What to work on = Everything from the first line to the line containing "HINGE_BOLT_RADIUS = 0.006" is to be repeated exactly; nothing past it.

Given material =
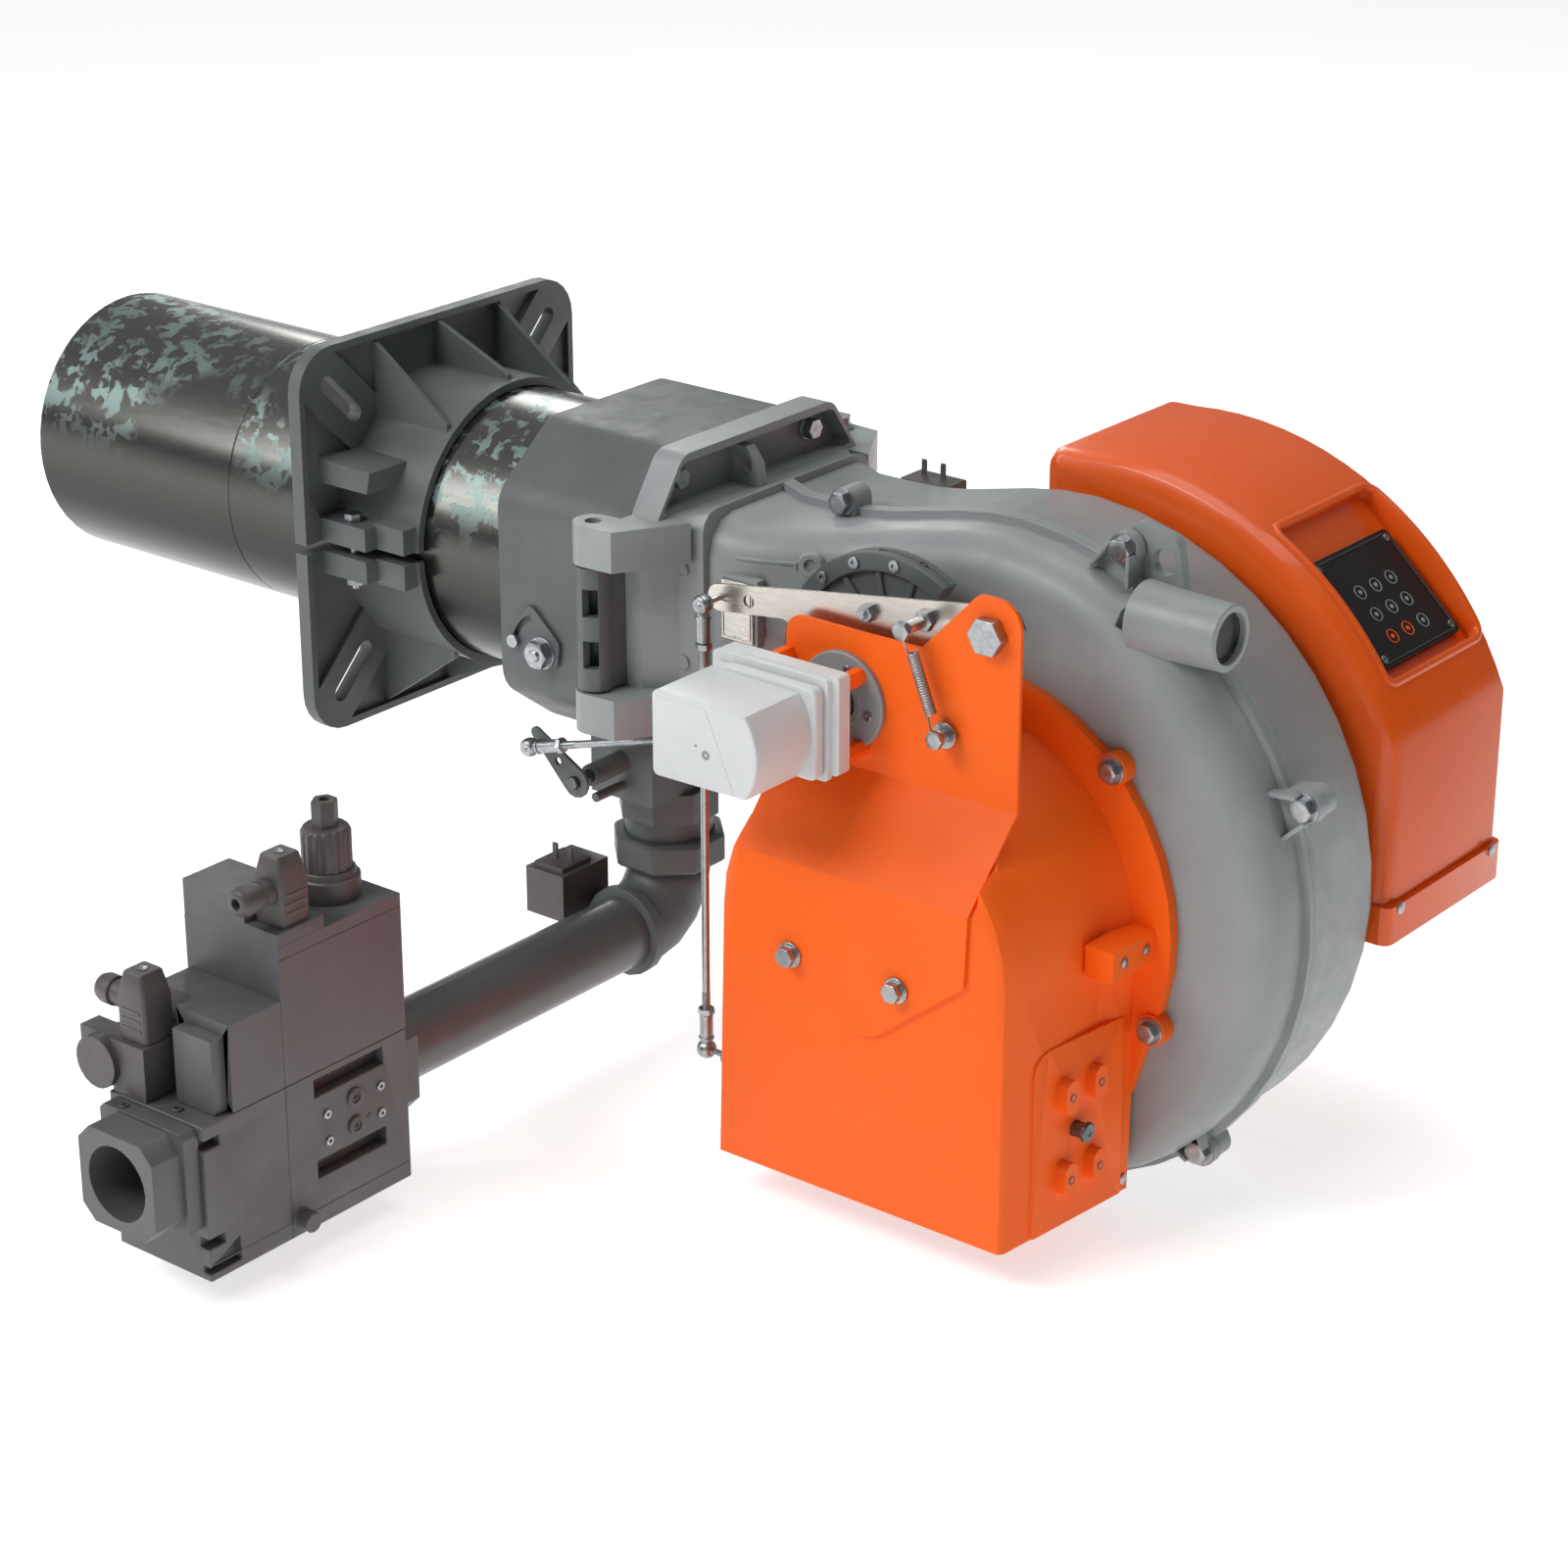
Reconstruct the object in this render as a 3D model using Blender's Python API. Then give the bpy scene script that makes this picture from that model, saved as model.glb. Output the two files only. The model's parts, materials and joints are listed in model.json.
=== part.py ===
"""Industrial gas burner: blast tube and mounting flange, hinged fan housing, air and gas
linkage, and gas valve train. Metres, +Z up. The origin is the blast tube's axis at the
boiler side of the mounting flange. +X runs from the flange towards the fan, -Y is the side
of the air intake and the gas train, and +Y is the motor side."""
import math

import bmesh
import bpy
from mathutils import Matrix, Vector

for old in list(bpy.data.objects):
    bpy.data.objects.remove(old, do_unlink=True)

# Clearances
FIT = 0.0003
SLIDE_FIT = 0.0006
RUN_FIT = 0.0005

# Blast tube
TUBE_RADIUS = 0.111
TUBE_WALL = 0.003
TUBE_TIP_X = -0.359
TUBE_SEAM_X = -0.128

# Mounting flange
FLANGE_SIDE = 0.320
FLANGE_CORNER = 0.035
FLANGE_THICK = 0.0125
FLANGE_WEB = 0.0070
FLANGE_RIM = 0.006
COLLAR_WALL = 0.0065
COLLAR_LENGTH = 0.094
RIB_THICK = 0.005
RIB_SPACING = 0.072
SLOT_WIDTH = 0.014
SLOT_INNER = 0.141
SLOT_OUTER = 0.183
SLOT_BOSS_HALF = 0.0245
SPLIT_GAP = 0.008
EAR_REACH = 0.024
EAR_HEIGHT = 0.019
EAR_END_X = 0.060
CLAMP_BOLT_X = 0.036
CLAMP_BOLT_RADIUS = 0.004

# Head casting
HEAD_FRONT_X = 0.192
HEAD_REAR_X = 0.318
HEAD_HALF_WIDTH = 0.130
HEAD_HALF_HEIGHT = 0.124
HEAD_FLAT_HALF = 0.068
HEAD_SIDE_HALF = 0.078
HEAD_WALL = 0.006
HEAD_FRONT_WALL = 0.008

# Hinge between the head and the fan housing
HINGE_X = 0.305
HINGE_OFFSET = 0.018
HINGE_Y = HEAD_HALF_WIDTH + HINGE_OFFSET
HINGE_LUG_RADIUS = 0.0155
HINGE_BARREL_RADIUS = 0.0140
HINGE_BORE = 0.0065
BARREL_TOP = 0.050
BARREL_BOTTOM = -0.047
LUG_HEIGHT = 0.033
HINGE_BOLT_RADIUS = 0.006

# Mixing head inside the tube
LANCE_RADIUS = 0.028
LANCE_WALL = 0.003
LANCE_FRONT_X = -0.318
LANCE_REAR_X = 0.276
FLAME_DISC_RADIUS = 0.082
FLAME_DISC_THICK = 0.003
FLAME_DISC_SLOTS = 8

# Head adjuster
ADJUSTER_X = 0.237
ADJUSTER_Z = -0.041
ADJUSTER_THICK = 0.003
ADJUSTER_SLOT_RADIUS = 0.028

# Gas connection under the head
GAS_X = 0.249
GAS_BORE = 0.025
BUTTERFLY_HALF_X = 0.032
BUTTERFLY_HALF_Y = 0.057
BUTTERFLY_HEIGHT = 0.060
BUTTERFLY_SHAFT_DROP = 0.028
BUTTERFLY_SHAFT_Z = -HEAD_HALF_HEIGHT - BUTTERFLY_SHAFT_DROP
BUTTERFLY_SHAFT_RADIUS = 0.005
ADAPTER_RADIUS = 0.042
ADAPTER_HEIGHT = 0.026
NECK_RADIUS = 0.036
NECK_HEIGHT = 0.020
NUT_RADIUS = 0.047
NUT_HEIGHT = 0.026
NUT_GAP = 0.016
ELBOW_RADIUS = 0.034
ELBOW_BEND = 0.045
ELBOW_LEAD = 0.0014
ELBOW_BEAD = 0.0375
PIPE_RADIUS = 0.030
PIPE_WALL = 0.004
ADAPTER_LOW = -HEAD_HALF_HEIGHT - BUTTERFLY_HEIGHT - 2.0 * FIT - ADAPTER_HEIGHT
NECK_LOW = ADAPTER_LOW - NECK_HEIGHT
NUT_TOP = ADAPTER_LOW - NUT_GAP
NUT_LOW = NUT_TOP - NUT_HEIGHT
GAS_Z = NUT_LOW - ELBOW_LEAD - ELBOW_BEND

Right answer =
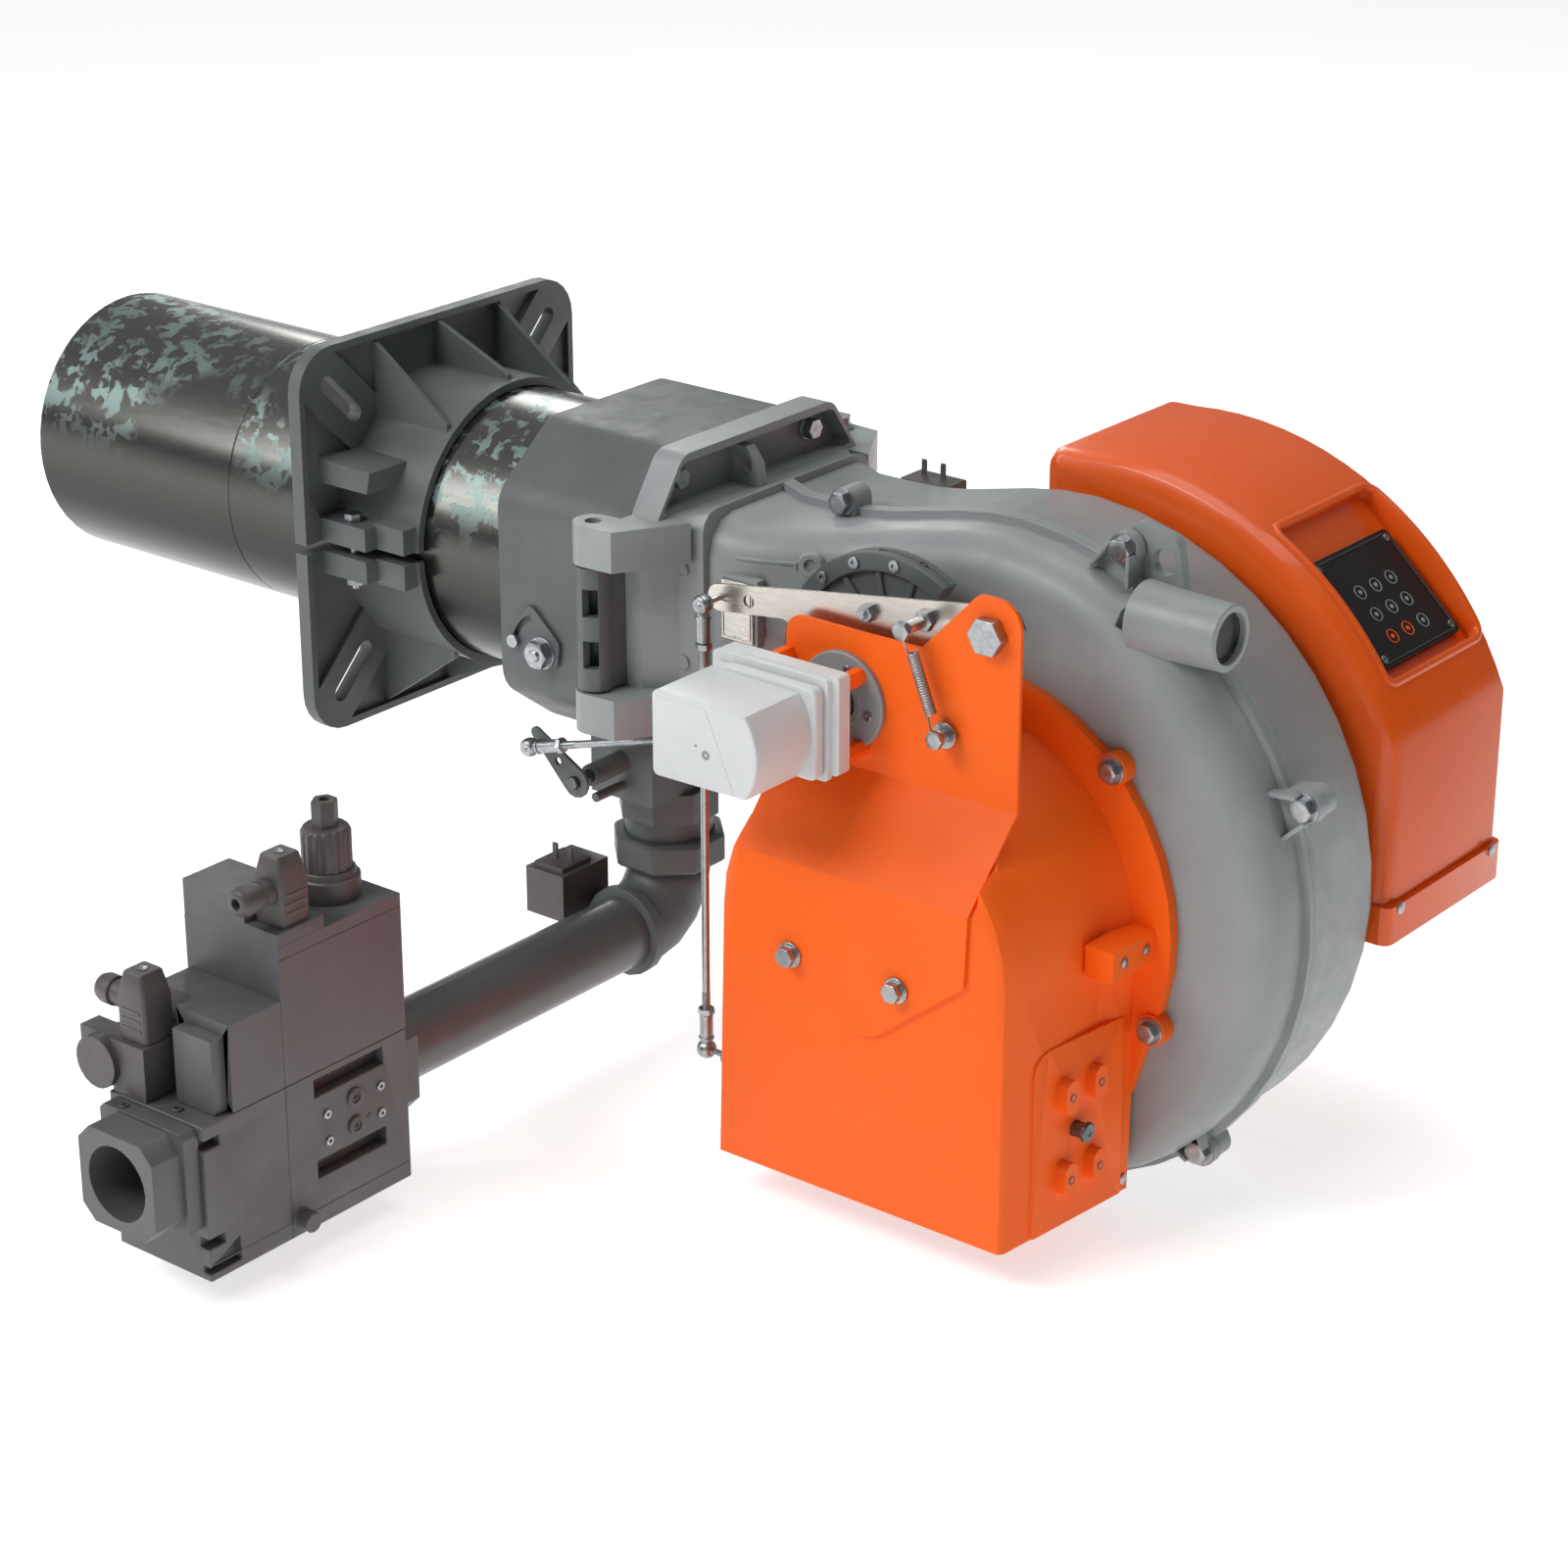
Reconstruct the object in this render as a 3D model using Blender's Python API. Then give the bpy scene script that makes this picture from that model, saved as model.glb. Output the two files only. The model's parts, materials and joints are listed in model.json.
=== part.py ===
"""Industrial gas burner: blast tube and mounting flange, hinged fan housing, air and gas
linkage, and gas valve train. Metres, +Z up. The origin is the blast tube's axis at the
boiler side of the mounting flange. +X runs from the flange towards the fan, -Y is the side
of the air intake and the gas train, and +Y is the motor side."""
import math

import bmesh
import bpy
from mathutils import Matrix, Vector

for old in list(bpy.data.objects):
    bpy.data.objects.remove(old, do_unlink=True)

# Clearances
FIT = 0.0003
SLIDE_FIT = 0.0006
RUN_FIT = 0.0005

# Blast tube
TUBE_RADIUS = 0.111
TUBE_WALL = 0.003
TUBE_TIP_X = -0.359
TUBE_SEAM_X = -0.128

# Mounting flange
FLANGE_SIDE = 0.320
FLANGE_CORNER = 0.035
FLANGE_THICK = 0.0125
FLANGE_WEB = 0.0070
FLANGE_RIM = 0.006
COLLAR_WALL = 0.0065
COLLAR_LENGTH = 0.094
RIB_THICK = 0.005
RIB_SPACING = 0.072
SLOT_WIDTH = 0.014
SLOT_INNER = 0.141
SLOT_OUTER = 0.183
SLOT_BOSS_HALF = 0.0245
SPLIT_GAP = 0.008
EAR_REACH = 0.024
EAR_HEIGHT = 0.019
EAR_END_X = 0.060
CLAMP_BOLT_X = 0.036
CLAMP_BOLT_RADIUS = 0.004

# Head casting
HEAD_FRONT_X = 0.192
HEAD_REAR_X = 0.318
HEAD_HALF_WIDTH = 0.130
HEAD_HALF_HEIGHT = 0.124
HEAD_FLAT_HALF = 0.068
HEAD_SIDE_HALF = 0.078
HEAD_WALL = 0.006
HEAD_FRONT_WALL = 0.008

# Hinge between the head and the fan housing
HINGE_X = 0.305
HINGE_OFFSET = 0.018
HINGE_Y = HEAD_HALF_WIDTH + HINGE_OFFSET
HINGE_LUG_RADIUS = 0.0155
HINGE_BARREL_RADIUS = 0.0140
HINGE_BORE = 0.0065
BARREL_TOP = 0.050
BARREL_BOTTOM = -0.047
LUG_HEIGHT = 0.033
HINGE_BOLT_RADIUS = 0.006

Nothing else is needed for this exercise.